Fifty years after lndia's independence the entire pastoral community and their habitat is under threat of extinction from natural calamities and human intervention in the name of development. Traditional practices of survival have been disrupted; native knowledge and skills have been made redundant. In the fourth successive year of drought an entire population has been reduced to digging ditches and carrying mud - surviving on dole. 

During this re-telling of peoples' histories, what emerges is an understanding of the larger causes of scarcities and famines. And the need to review the very processes of planning and development which have deprived not only the people of BANNl, but the dispossessed all over the world of the right to survive on their own terms. 

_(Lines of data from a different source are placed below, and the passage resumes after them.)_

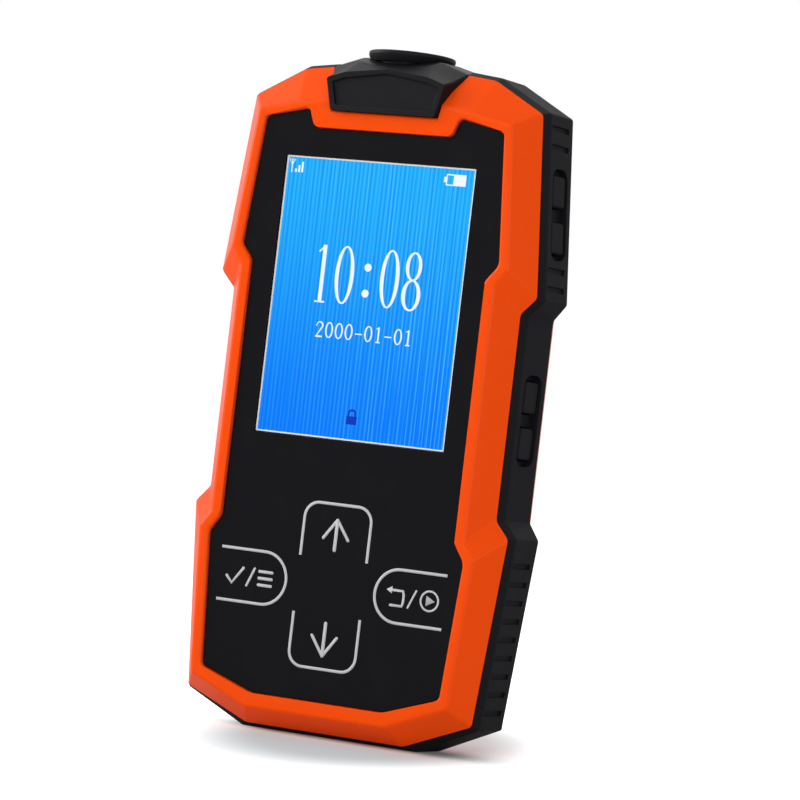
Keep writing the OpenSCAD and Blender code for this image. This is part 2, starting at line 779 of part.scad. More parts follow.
shield_w = 26;
shield_h = 22;
shield_t = 2.2;
shield_down = 18;
module processor_shield() {
  color("silver") block(shield_w, shield_h, board_back, board_back + shield_t, 0, display_z - shield_down);
}

radio_w = 20;
radio_h = 18;
radio_t = 2.4;
radio_x = 9;
card_w = 15;
card_h = 17;
card_t = 1.6;
card_wall = 0.4;
card_x = -12;
row_up = 3;
lower_row_z = speaker_z + row_up;
module radio_module() {
  color("silver") block(radio_w, radio_h, board_back, board_back + radio_t, radio_x, lower_row_z);
}

module card_holder() {
  color("silver") difference() {
    block(card_w, card_h, board_back, board_back + card_t, card_x, lower_row_z);
    block(card_w - 6 * card_wall, card_h + 2 * card_wall, board_back + card_wall,
      board_back + card_t - card_wall, card_x, lower_row_z + 2 * card_wall);
  }
}

clock_cell_r = 6.25;
clock_cell_t = 2;
clock_cell_x = -13;
clock_cell_up = 10;
clock_cell_z = display_z + clock_cell_up;
module clock_cell() {
  color("silver") rod(clock_cell_r, board_back, board_back + clock_cell_t, clock_cell_x, clock_cell_z);
}

battery_pad_t = 0.3;
battery_up = 3.5;
battery_z = pad_z + battery_up;
battery_pad_in = 4;
battery_corner_r = 2;
battery_end = inside_back - battery_pad_t;
module battery_pack() {
  color("#2E6FB7") slab(battery_end - battery_t, battery_end) translate([0, battery_z])
    rounded(battery_w, battery_h, battery_corner_r);
}

module battery_pad() {
  color(grey) block(battery_w - 2 * battery_pad_in, battery_h - 2 * battery_pad_in, battery_end,
    inside_back, 0, battery_z);
}

speaker_t = 3.4;
module speaker() {
  color("#303032") rod(speaker_r, inside_back - speaker_t, inside_back, 0, speaker_z);
}

antenna_w = 34;
antenna_h = 9;
antenna_t = 0.8;
antenna_down = 12.2;
module radio_antenna() {
  color(copper) block(antenna_w, antenna_h, inside_back - antenna_t, inside_back, 0, nose_z - antenna_down);
}

motor_r = 2.2;
motor_l = 8;
motor_x = 4;
motor_up = 13.8;
motor_z = display_z + motor_up;
motor_d = board_back + motor_r + 0.1;
shaft_r = 0.5;
weight_r = 2;
weight_l = 2.4;
module along_x(x) {
  translate([x, at_d(motor_d), motor_z]) rotate([0, 90, 0]) children();
}
module vibration_motor() {
  color("silver") {
    along_x(motor_x) cylinder(r = motor_r, h = motor_l);
    along_x(motor_x + motor_l) cylinder(r = shaft_r, h = weight_l + 2 * play);
  }
}
module vibration_weight() {
  color("#6E6A60") along_x(motor_x + motor_l + play) difference() {
    union() {
      difference() {
        cylinder(r = weight_r, h = weight_l);
        translate([0, -weight_r, -1]) cube([weight_r, 2 * weight_r, weight_l + 2]);
      }
      cylinder(r = 1, h = weight_l);
    }
    translate([0, 0, -1]) cylinder(r = shaft_r + 0.05, h = weight_l + 2);
  }
}

module upper_switch_board() color(green) on_upper_side() switch_board();
module lower_switch_board() color(green) on_lower_side() switch_board();
module side_key_1() color("#2A2A2C") on_upper_side() side_key(1);
module side_key_2() color("#2A2A2C") on_upper_side() side_key(-1);
module side_key_3() color("#2A2A2C") on_lower_side() side_key(1, flare_mid);
module side_key_4() color("#2A2A2C") on_lower_side() side_key(-1, flare_mid);

// The socket opens at the floor of the left pocket
module socket_cut() {
  side_slab(inner_x - past_face, past_face) rounded(socket_w + 2 * fit, socket_l + 2 * fit, socket_w / 2);
}
module charging_socket() {
  color("silver") on_left_side() difference() {
    side_slab(-port_d - socket_d, -port_d) rounded(socket_w, socket_l, socket_w / 2 - 0.05);
    side_slab(-port_d - socket_d + side_board_t, 1)
      rounded(socket_w - 2 * socket_wall, socket_l - 2 * socket_wall, socket_w / 2 - socket_wall - 0.05);
  }
  color(black) on_left_side() side_slab(-port_d - socket_d + side_board_t, -port_d - tongue_sink)
    square([tongue_t, tongue_w], center = true);
}
module charging_board() {
  color(green) on_left_side()
    translate([-port_d - socket_d - side_board_t, at_d(board_back) - at_d(bumper_mid), -pocket_l / 2])
      cube([side_board_t, side_board_end - board_back, pocket_l]);
}

pin_end = 1;
module hinge_rod(r, l) {
  translate([hinge_x, at_d(bumper_mid), hinge_z]) rotate([90, 0, 0]) cylinder(r = r, h = l, center = true);
}
module port_pin(r) hinge_rod(r, pocket_w + 2 * pin_end);
module port_cover_pin() color("silver") port_pin(hinge_pin_r);
module port_cover() {
  color(black) difference() {
    union() {
      translate([hinge_x - barrel_r, at_d(bumper_mid) - cover_w / 2, hinge_z])
        cube([cover_t, cover_w, cover_l]);
      hinge_rod(barrel_r, cover_w);
    }
    port_pin(hinge_pin_r + 0.06);
  }
}

module rear_pad() {
  color(black) slab(case_d - pad_sink, case_d + pad_proud) translate([0, pad_z])
    rounded(pad_w - 2 * fit, pad_h - 2 * fit, pad_r - fit);
}

module case_screws() {
  color(grey) for (p = case_screws_at) {
    rod(screw_r, pilot_d + 0.4, head_d, p[0], p[1]);
    difference() {
      rod(head_r, head_d, head_d + head_t, p[0], p[1]);
      translate([p[0], at_d(head_d + head_t + 0.1), p[1]]) rotate([90, 0, 0])
        cylinder(r = hex_r, h = hex_d, $fn = 6);
    }
  }
}

module board_screws() {
  color(grey) for (p = board_screws_at) {
    rod(board_screw_r, inside_front + 0.6, board_back, p[0], p[1]);
    rod(board_screw_r * 2, board_back, board_back + 1.1, p[0], p[1]);
  }
}

front_case();
rear_case();
side_bumper();
case_gasket();
nose_cap();
torch_bezel();
torch_lens();
torch_reflector();
torch_led();
torch_led_board();
reader_coil();
reader_ferrite();
front_panel();
display_bezel();
display_glass();
display_backlight();
display_ribbon();
touch_key_board();
main_board();
processor_shield();
radio_module();
card_holder();
clock_cell();
battery_pack();
battery_pad();
speaker();
radio_antenna();
vibration_motor();
vibration_weight();
upper_switch_board();
lower_switch_board();
side_key_1();
side_key_2();
side_key_3();
side_key_4();
charging_board();
charging_socket();
port_cover();
port_cover_pin();
rear_pad();
case_screws();
board_screws();
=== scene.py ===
# Looks of the hand-held patrol wand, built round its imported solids
import json
import math
import bpy
import bmesh
from mathutils import Matrix, Vector


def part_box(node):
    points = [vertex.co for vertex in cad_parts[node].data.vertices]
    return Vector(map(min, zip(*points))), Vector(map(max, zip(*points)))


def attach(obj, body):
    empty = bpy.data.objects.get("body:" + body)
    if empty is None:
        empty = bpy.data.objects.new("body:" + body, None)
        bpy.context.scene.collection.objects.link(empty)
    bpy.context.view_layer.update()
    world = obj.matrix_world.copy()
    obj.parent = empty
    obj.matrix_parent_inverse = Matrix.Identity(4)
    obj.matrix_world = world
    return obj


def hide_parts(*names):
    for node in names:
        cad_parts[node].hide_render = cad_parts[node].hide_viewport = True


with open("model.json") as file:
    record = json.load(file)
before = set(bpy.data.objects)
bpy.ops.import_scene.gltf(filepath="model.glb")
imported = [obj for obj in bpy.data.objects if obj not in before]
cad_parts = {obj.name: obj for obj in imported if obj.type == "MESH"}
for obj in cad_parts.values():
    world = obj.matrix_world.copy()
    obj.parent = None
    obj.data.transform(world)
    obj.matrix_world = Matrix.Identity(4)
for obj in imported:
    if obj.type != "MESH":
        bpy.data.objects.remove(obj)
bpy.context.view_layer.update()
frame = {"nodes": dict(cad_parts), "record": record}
mm = 0.001
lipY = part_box("front_case")[0].y  # the front lip lies here, and depths are counted back from it
print("frame loaded")


def place(x, depth, z):
    return Vector((x * mm, lipY + depth * mm, z * mm))


def inPart(point):
    # x, depth and z in mm
    return point.x / mm, (point.y - lipY) / mm, point.z / mm


def depthSpan(node):
    # how deep a node's box begins and ends
    return [inPart(corner)[1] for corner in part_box(node)]


def arcPoints(cx, cz, radius, first, last, count):
    # points of an arc between two angles in degrees
    angles = [math.radians(first + (last - first) * k / count) for k in range(count + 1)]
    return [(cx + radius * math.cos(angle), cz + radius * math.sin(angle)) for angle in angles]


# Node sums

class Wire:
    # a node's output that can stand in a sum, so that each sum adds its Math node
    def __init__(self, tree, socket=None):
        self.tree = tree
        self.socket = socket

    def node(self, kind, settings=None, out=0, **values):
        # i0, i1 and so on feed the new node's inputs by number, and other names feed them by name
        made = self.tree.nodes.new(kind)
        for name, value in (settings or {}).items():
            setattr(made, name, value)
        for name, value in values.items():
            key = int(name[1:]) if name[0] == "i" and name[1:].isdigit() else name.replace("_", " ")
            feed(self.tree, made.inputs[key], value)
        return Wire(self.tree, made.outputs[out])

    def maths(self, operation, *values):
        sockets = {f"i{k}": value for k, value in enumerate(values)}
        return self.node("ShaderNodeMath", {"operation": operation}, **sockets)

    def wave(self):
        # one full swing, -1 to 1, for each step of 1
        return self.maths("SINE", self * (2 * math.pi))

    def span(self, low, high, first=0.0, last=1.0):
        # a smooth step from first to last, as the value goes from low to high
        return self.node("ShaderNodeMapRange", {"interpolation_type": "SMOOTHSTEP"},
                         i0=self, i1=low, i2=high, i3=first, i4=last)

    def __add__(self, other):
        return self.maths("ADD", self, other)

    def __radd__(self, other):
        return self.maths("ADD", other, self)

    def __sub__(self, other):
        return self.maths("SUBTRACT", self, other)

    def __rsub__(self, other):
        return self.maths("SUBTRACT", other, self)

    def __mul__(self, other):
        return self.maths("MULTIPLY", self, other)

    def __rmul__(self, other):
        return self.maths("MULTIPLY", other, self)

    def __truediv__(self, other):
        return self.maths("DIVIDE", self, other)


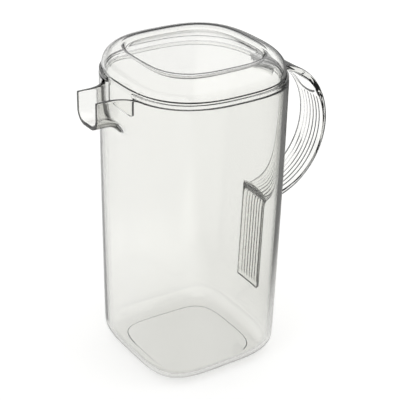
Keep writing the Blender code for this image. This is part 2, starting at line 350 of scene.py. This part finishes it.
def spout_outline(half_width, depth, corner):
    """The trough's section from one top edge to the other, as (across, up, normal)."""
    corner_up = RIM_HEIGHT - depth + corner
    corner_across = half_width - corner
    outline = []
    for step in range(CHEEK_STEPS):
        up = blend(RIM_HEIGHT, corner_up, step / CHEEK_STEPS)
        outline.append((half_width, up, Vector((1, 0))))
    for out, up in arc((0, 0), 1, 0, -90, CORNER_STEPS):
        outline.append((corner_across + corner * out, corner_up + corner * up, Vector((out, up))))
    bottom_steps = PANEL_ROWS + PANEL_COLUMNS - CHEEK_STEPS - CORNER_STEPS
    for step in range(1, bottom_steps + 1):
        across = corner_across * (1 - step / bottom_steps)
        outline.append((across, corner_up - corner, Vector((0, -1))))
    mirrored = [(-across, up, Vector((-normal.x, normal.y))) for across, up, normal in outline[-2::-1]]
    return outline + mirrored


def spout_fibre(across, up, normal, inset):
    """A line of the spout from its lip to the wall, and how it flares out to lie down on the wall.

    The flare has a radius, a spread over the wall, a centre along X, and the angle that it turns
    through until it lies on the wall. The wall's slope where it lands settles in a few rounds.
    """
    flare = blend(CHEEK_FLARE, THROAT_FLARE, normal.y ** 2) + inset

    def wall_at(spread):
        return wall_reach(across + normal.x * spread, up + normal.y * spread, inset)

    spread = flare
    for _ in range(SLOPE_ROUNDS):
        slope = (wall_at(spread - SLOPE_STEP) - wall_at(spread + SLOPE_STEP)) / (2 * SLOPE_STEP)
        spread = flare * (1 - slope / math.hypot(1, slope))
    centre = -wall_at(spread) - flare / math.hypot(1, slope)
    return Fibre(across, up, normal, flare, spread, centre, math.atan2(1, slope))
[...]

Thar: The Secrets of the Desert 

Direction & Editing: Sanjiv Shah 
Sound: Indrajit Neogi 
Camera: Navroze Contractor 
Produced By: Centre for Science and Environment, New Delhi. 1995 



A minister of the Govt. of India, or may be a leading politician of the time, was once being taken on a tour of the Jaisalmer district. Travelling for a while through the region and song the lush green Khadins, the water filled nadis, and the not-so-poor looking people, he kept on saying that this was not a 'registaan' ("ise registaan kahte ho?"). The journey continued and he kept on castigating the local people for insisting on calling the land a 'barren desert'. The sun climbed on and lunch was taken. The journey resumed and the temperatures outside rose to unbearable limits. The minister desired the cavalcade to stop for a brief rest. But where were they to stop. For miles on end there were no trees and no shade. All was dry; barren and bleak. And one of the local persons accompanying the minister said, "Sab, ye registaan hai!" 

Apocryphal though the story may be, it succinctly illustrates the paradox that is the Thaar. A unique landmass that looks bleak and hostile with undulating sand dunes, lowly rock hills bereft of vegetation, saline marshes, and little vegetation, and yet supports a large human and animal population an moderate comfort. The documentary attempts to capture the spirit of the land and the people, who together have evolved into a rich, multifaceted society, and survived through centuries of droughts and scarcities. And the fate of the same land and people now, when the promise of modern science, knowledge and 'development' has brought them on the crossroads which lead into the unknown future 

Redemption or destruction is the question. And which road to travel on, what direction to take? 


A PLACE TO LIVE 

Direction & Editing Sanjiv Shah 
Camera Ajay Noronha 
Navroze Contractor 
Additional Camera Prathmesh Kharatmal, Jigar Kapdi, Daksh Punj, Githartha Goswami 
Location Sound Suresh Rajamani 
Production Manager Prathmesh Kharatmal 
Project Manager Ela Singhal 
Produced by Architecture Foundation and UDRI 
Supported by TATA TRUSTS 
Duration: 92 min
2018 



Migration due to lack of opportunities, natural calamities, civil strife and forced displacement due to ‘development’ projects have made India a country with one of the largest homeless populations in the world. 

The film argues for broader and inclusive imagination of our villages, towns and cities; acknowledgement of the fundamental rights of people to shelter and food and a model of development that is rooted in the ecology of the land.